GDP is projected to grow by around 1¾% in 2010-11 and by in 2012. A better than expected performance so far this year underpins the significant upward revision to annual growth in 2010 compared to the spring forecast. However, amid a softening global environment and the onset of fiscal consolidation, activity is expected to moderate towards the end of this year and in 2011, but to pick up again in 2012 on the back of strengthening private demand.
The contribution of net exports to GDP growth is set to diminish over the forecast horizon; and the contribution of domestic demand to increase, owing to a gradual firming of investment and private consumption growth. As for private consumption, a slowly improving employment outlook, moderate income growth and subdued inflation underlie the projected pick-up in private consumption. In 2012, an annual GDP growth rate of around 2% is foreseen.
Relatively subdued consumer-price inflation is in sight in both the EU and euro area over the coming period, due to remaining slack in the economy, along with fairly moderate wage and unit-labour cost growth. Inflation is projected to average 2% in the EU this year and next, easing to around 1¾% in 2012. For the euro area, a rate of 1¾% is expected in both 2011 and 2012.
While overall conditions are set to remain weak, labour-market conditions have recently started to stabilise in the EU, lagging the overall developments. A modest improvement expected over the forecast horizon, with employment growth of almost ½% and around ¾% is in 2011 and 2012, respectively. The unemployment rate is projected to gradually fall, from some 9½% this year to about 9% by 2012.

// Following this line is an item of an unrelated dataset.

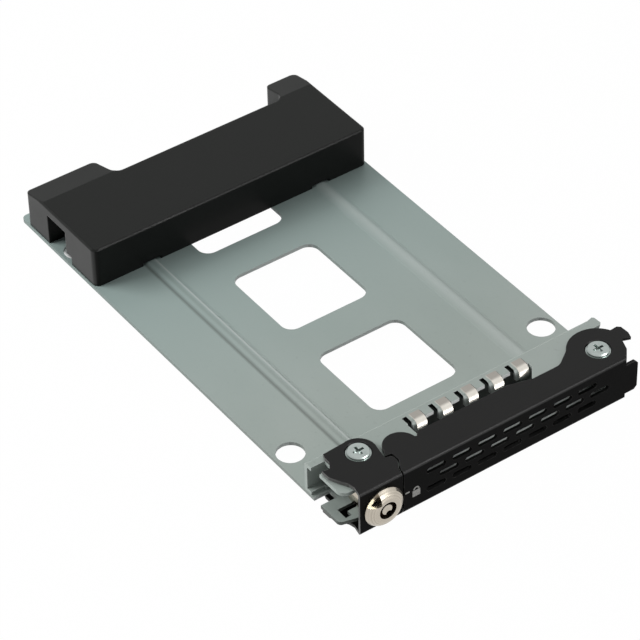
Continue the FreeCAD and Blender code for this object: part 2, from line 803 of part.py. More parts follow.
def lever():
    """The swinging front: a folded steel channel with a beak at the left and an ejector tooth at the right."""
    body = new_body("lever")
    x, y = "lever_pivot_x", "lever_pivot_y"
    corners = [
        ("seam_x", "face_front_y"),
        (f"{x} + face_right", "face_front_y"),
        (f"{x} + lever_waist * 0.85", f"{y} - lever_waist * 0.6"),
        (f"{x} + lever_waist", f"{y} - tooth_tip"),
        (f"{x} + lever_waist + 0.35", f"{y} - 0.35"),
        (f"{x} + tooth_reach - 0.45", f"{y} - tooth_tip"),
        (f"{x} + tooth_reach", f"{y} + 0.4"),
        (f"{x} + tooth_reach - 0.1", f"{y} + tooth_rear - 0.6"),
        (f"{x} + tooth_reach - 0.75", f"{y} + tooth_rear"),
        (f"{x} + lever_lobe - 0.65", f"{y} + tooth_rear - 0.1"),
        (x, f"{y} + lever_lobe / 2"),
        (f"{x} - lever_ramp_end", f"{y} + lever_ramp_end * 0.7"),
        (f"{x} - lever_ramp_start", f"{y} + lever_step_rear"),
        (f"{x} - lever_step_end", f"{y} + lever_step_rear"),
        (f"{x} - lever_step_start", f"{y} + lever_rear"),
        ("beak_x + beak_radius + 1.1", f"{y} + lever_rear"),
        ("beak_x + beak_radius + 0.4", "beak_y + 0.2"),
        ("beak_x", "beak_y + beak_radius / 2"),
        ("beak_x - beak_radius * 0.97", "beak_y + 0.8"),
        ("shoulder_x - seam_gap - beak_hook", f"{y} + beak_tip_rear"),
        ("shoulder_x", "latch_pivot_y - shoulder_rear + seam_gap * 0.3"),
        ("shoulder_x + 0.05", "latch_pivot_y - shoulder_front"),
        ("seam_x + 0.05", "latch_pivot_y - shoulder_foot"),
    ]
    base = folded_shell(body, corners)
    for place in (("beak_x", "beak_y", "beak_radius"), (x, y, "lever_lobe")):
        lobe = sketch_on(body, height="fold_low_z")
        rear_half_disc(lobe, *place)
        pad(body, lobe, "fold_high_z - fold_low_z")
    soften(body, "lever_waist * 0.5", spots(*corners_of(base, 12)))
    soften(body, "lever_step_rear", spots(*corners_of(base, 13)))
    hollow_fold(body)

    tab = sketch_on(body, "XZ_Plane", "-(face_front_y + fold_thickness)")
    side = f"{x} + face_right - 1.5"
    outline(tab, [
        (side, "face_tab_bottom_z"),
        (f"{x} + face_tab_right - fold_thickness", "face_tab_bottom_z"),
        (f"{x} + face_tab_right", "face_tab_bottom_z + fold_thickness"),
        (f"{x} + face_tab_right", "face_tab_top_z - fold_thickness"),
        (f"{x} + face_tab_right - fold_thickness", "face_tab_top_z"),
        (side, "face_tab_top_z"),
    ])
    pad(body, tab, "fold_thickness")
    journal_holes(body, (x, y))
    air_slots(body)
    return body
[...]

Some improvement is also evident regarding public finances, with around half of EU Member States set to post a lower general government deficit this year than in 2009. For the EU as a whole, a deficit of slightly above 5% of GDP is expected in 2011, with a further decline of about 1 percentage point in 2012 as the recovery gains ground. The debt ratio, however, is set to remain on an upward path over the forecast horizon.
Amid continued high uncertainty, the outlook presented is subject non-negligible risks. The risks to the forecast appear broadly balanced though. On the upside, the rebalancing of GDP growth towards domestic demand, and the spill-over from the pick-up in activity in Germany to other Member States, may materialise to a greater extent than currently envisaged. On the downside, the financial-market situation remains a concern, with further tensions possible, as highlighted by the reappearance of stress in sovereign-bond markets lately.
The Commission publishes economic forecasts four times a year. The comprehensive spring and autumn forecasts cover some 150 economic variables, including growth, inflation, employment and public budget deficits and debts, for all EU Member States and several non-EU countries. The smaller, interim forecasts - normally published in February and September - provide a short-term update of GDP and HICP inflation outlook for the largest Member-State economies only.